Start PROVIDED DATA

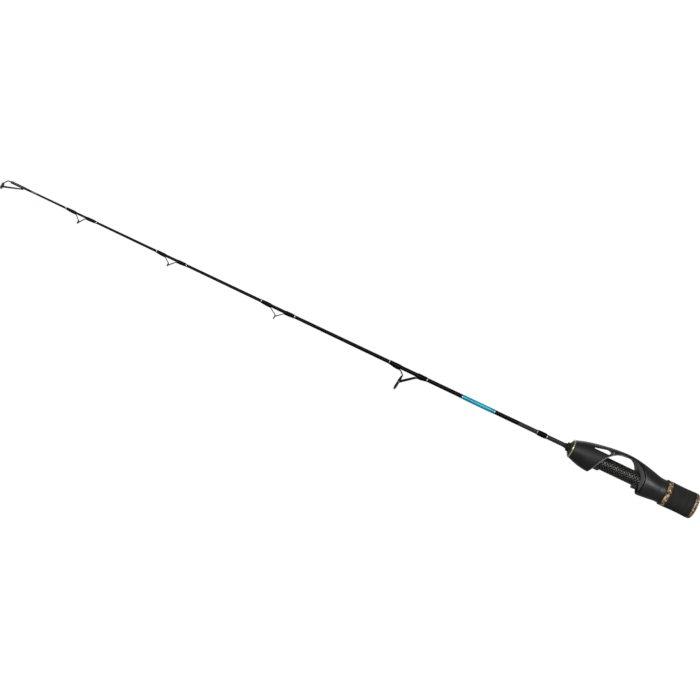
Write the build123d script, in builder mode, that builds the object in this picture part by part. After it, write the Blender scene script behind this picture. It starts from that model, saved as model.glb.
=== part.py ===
from build123d import *
import math
import os

# Ice fishing rod, spinning style, in millimetres.
# +X runs along the rod towards its tip, the origin is the centre of the butt end face, +Z is the
# palm side of the handle, and the line guides and the reel's seat are on the -Z side.

# ---- blank -------------------------------------------------------------------------------------
rod_length = 762.0
blank_butt_x = 16.0
blank_knee_x = 280.0
blank_tip_x = 753.6
blank_butt_r = 2.50
blank_knee_r = 2.15
blank_tip_r = 0.95

# ---- tip top -----------------------------------------------------------------------------------
tip_tube_rear_x = 739.8
tip_tube_front_x = 754.8
tip_tube_r = 1.38
tip_tube_chamfer = 0.5
tip_ring_x = 760.82
tip_ring_z = -7.1
tip_ring_r = 3.5
tip_ring_tilt = 3.0
tip_band_wall = 0.7
tip_band_width = 1.5
tip_band_edge_r = 0.2
tip_insert_wall = 0.8
tip_insert_width = 2.1
tip_insert_edge_r = 0.35
tip_wire_r = 0.58
# Bends of the wire from the tube's front to the ring, and of the two legs under the tube.
tip_front_knee = (757.6, -0.1)
tip_front_bend_r = 0.9
tip_leg_start_x = 740.6
tip_leg_knee_x = 741.5
tip_leg_start_y = 0.66
tip_leg_end_y = 3.0
tip_leg_drop = 0.9
tip_leg_bend_r = 3.0
tip_leg_seat = 0.2
tip_wrap_rear_x = 726.2
tip_wrap_end_height = 0.1
tip_wrap_height = 0.22
tip_wrap_shoulder = 3.0
tip_wrap_gap = 0.05

# ---- line guides, numbered from the tip ---------------------------------------------------------
# Sizes of the stamped frame and its insert, for the small guides and for the large one near the handle.
small_guide = dict(
    band_wall=0.55,
    band_width=0.85,
    insert_wall=0.5,
    insert_width=1.15,
    edge_r=0.2,
    gauge=0.95,
    rear_gauge=0.85,
    leg_width=1.1,
    foot_width=1.2,
    foot_gauge=0.5,
    knee_x=2.0,
)
large_guide = dict(
    band_wall=1.0,
    band_width=1.9,
    insert_wall=1.15,
    insert_width=2.6,
    edge_r=0.45,
    gauge=1.25,
    rear_gauge=2.4,
    leg_width=2.4,
    foot_width=2.2,
    foot_gauge=1.1,
    knee_x=-0.8,
)
# Each guide: ring's place and size, the two feet's ends, how far round the ring from its top the
# rear legs are joined and how far its lower edge leans forward, in degrees, and the frame's sizes.
guides = [
    dict(
        x=677.1,
        z=-7.3,
        r=2.1,
        front=(682.4, 693.5),
        rear=(660.7, 671.4),
        spread=112,
        tilt=0.0,
        sizes=small_guide,
    ),
    dict(
        x=578.1,
        z=-7.25,
        r=2.1,
        front=(583.7, 593.7),
        rear=(561.3, 571.2),
        spread=112,
        tilt=0.0,
        sizes=small_guide,
    ),
    dict(
        x=459.8,
        z=-8.8,
        r=2.5,
        front=(467.5, 478.0),
        rear=(441.8, 452.2),
        spread=70,
        tilt=0.0,
        sizes=small_guide,
    ),
    dict(
        x=320.6,
        z=-15.0,
        r=7.6,
        front=(324.2, 336.6),
        rear=(295.5, 306.4),
        spread=80,
        tilt=6.0,
        sizes=large_guide,
    ),
]
knee_lift = 1.1
line_clear = 0.3
bar_edge_share = 0.35
front_bend_share = 0.4
rear_bend_share = 0.8
rear_leg_share = 0.8
foot_sink = 0.3
foot_end_gauge = 0.3
foot_clear = 0.9
wrap_over = 0.35
wrap_cover = 0.3
wrap_end_height = 0.12
wrap_shoulder = 1.2
trim_width = 0.6
trim_height = 0.3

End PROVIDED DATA

- PROBLEM
Reproduce the listing shown above in its entirety, exactly.

- WRITTEN ANSWER
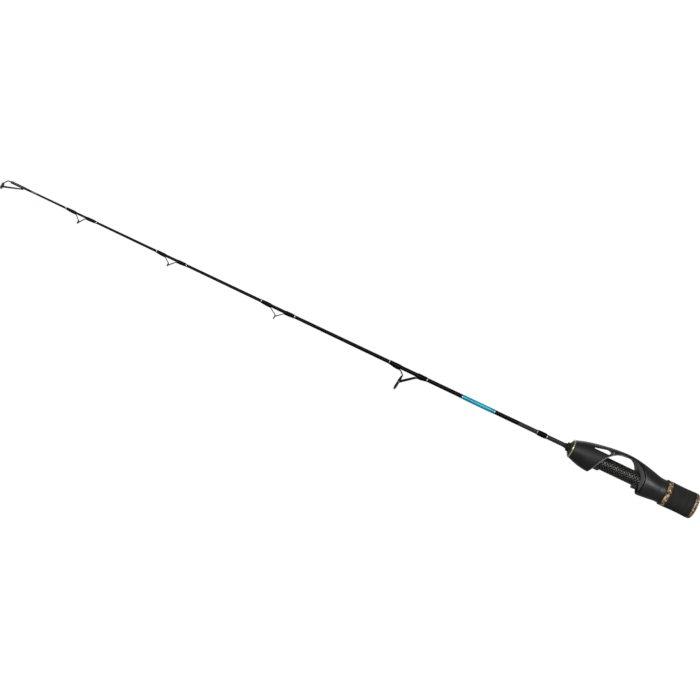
Write the build123d script, in builder mode, that builds the object in this picture part by part. After it, write the Blender scene script behind this picture. It starts from that model, saved as model.glb.
=== part.py ===
from build123d import *
import math
import os

# Ice fishing rod, spinning style, in millimetres.
# +X runs along the rod towards its tip, the origin is the centre of the butt end face, +Z is the
# palm side of the handle, and the line guides and the reel's seat are on the -Z side.

# ---- blank -------------------------------------------------------------------------------------
rod_length = 762.0
blank_butt_x = 16.0
blank_knee_x = 280.0
blank_tip_x = 753.6
blank_butt_r = 2.50
blank_knee_r = 2.15
blank_tip_r = 0.95

# ---- tip top -----------------------------------------------------------------------------------
tip_tube_rear_x = 739.8
tip_tube_front_x = 754.8
tip_tube_r = 1.38
tip_tube_chamfer = 0.5
tip_ring_x = 760.82
tip_ring_z = -7.1
tip_ring_r = 3.5
tip_ring_tilt = 3.0
tip_band_wall = 0.7
tip_band_width = 1.5
tip_band_edge_r = 0.2
tip_insert_wall = 0.8
tip_insert_width = 2.1
tip_insert_edge_r = 0.35
tip_wire_r = 0.58
# Bends of the wire from the tube's front to the ring, and of the two legs under the tube.
tip_front_knee = (757.6, -0.1)
tip_front_bend_r = 0.9
tip_leg_start_x = 740.6
tip_leg_knee_x = 741.5
tip_leg_start_y = 0.66
tip_leg_end_y = 3.0
tip_leg_drop = 0.9
tip_leg_bend_r = 3.0
tip_leg_seat = 0.2
tip_wrap_rear_x = 726.2
tip_wrap_end_height = 0.1
tip_wrap_height = 0.22
tip_wrap_shoulder = 3.0
tip_wrap_gap = 0.05

# ---- line guides, numbered from the tip ---------------------------------------------------------
# Sizes of the stamped frame and its insert, for the small guides and for the large one near the handle.
small_guide = dict(
    band_wall=0.55,
    band_width=0.85,
    insert_wall=0.5,
    insert_width=1.15,
    edge_r=0.2,
    gauge=0.95,
    rear_gauge=0.85,
    leg_width=1.1,
    foot_width=1.2,
    foot_gauge=0.5,
    knee_x=2.0,
)
large_guide = dict(
    band_wall=1.0,
    band_width=1.9,
    insert_wall=1.15,
    insert_width=2.6,
    edge_r=0.45,
    gauge=1.25,
    rear_gauge=2.4,
    leg_width=2.4,
    foot_width=2.2,
    foot_gauge=1.1,
    knee_x=-0.8,
)
# Each guide: ring's place and size, the two feet's ends, how far round the ring from its top the
# rear legs are joined and how far its lower edge leans forward, in degrees, and the frame's sizes.
guides = [
    dict(
        x=677.1,
        z=-7.3,
        r=2.1,
        front=(682.4, 693.5),
        rear=(660.7, 671.4),
        spread=112,
        tilt=0.0,
        sizes=small_guide,
    ),
    dict(
        x=578.1,
        z=-7.25,
        r=2.1,
        front=(583.7, 593.7),
        rear=(561.3, 571.2),
        spread=112,
        tilt=0.0,
        sizes=small_guide,
    ),
    dict(
        x=459.8,
        z=-8.8,
        r=2.5,
        front=(467.5, 478.0),
        rear=(441.8, 452.2),
        spread=70,
        tilt=0.0,
        sizes=small_guide,
    ),
    dict(
        x=320.6,
        z=-15.0,
        r=7.6,
        front=(324.2, 336.6),
        rear=(295.5, 306.4),
        spread=80,
        tilt=6.0,
        sizes=large_guide,
    ),
]
knee_lift = 1.1
line_clear = 0.3
bar_edge_share = 0.35
front_bend_share = 0.4
rear_bend_share = 0.8
rear_leg_share = 0.8
foot_sink = 0.3
foot_end_gauge = 0.3
foot_clear = 0.9
wrap_over = 0.35
wrap_cover = 0.3
wrap_end_height = 0.12
wrap_shoulder = 1.2
trim_width = 0.6
trim_height = 0.3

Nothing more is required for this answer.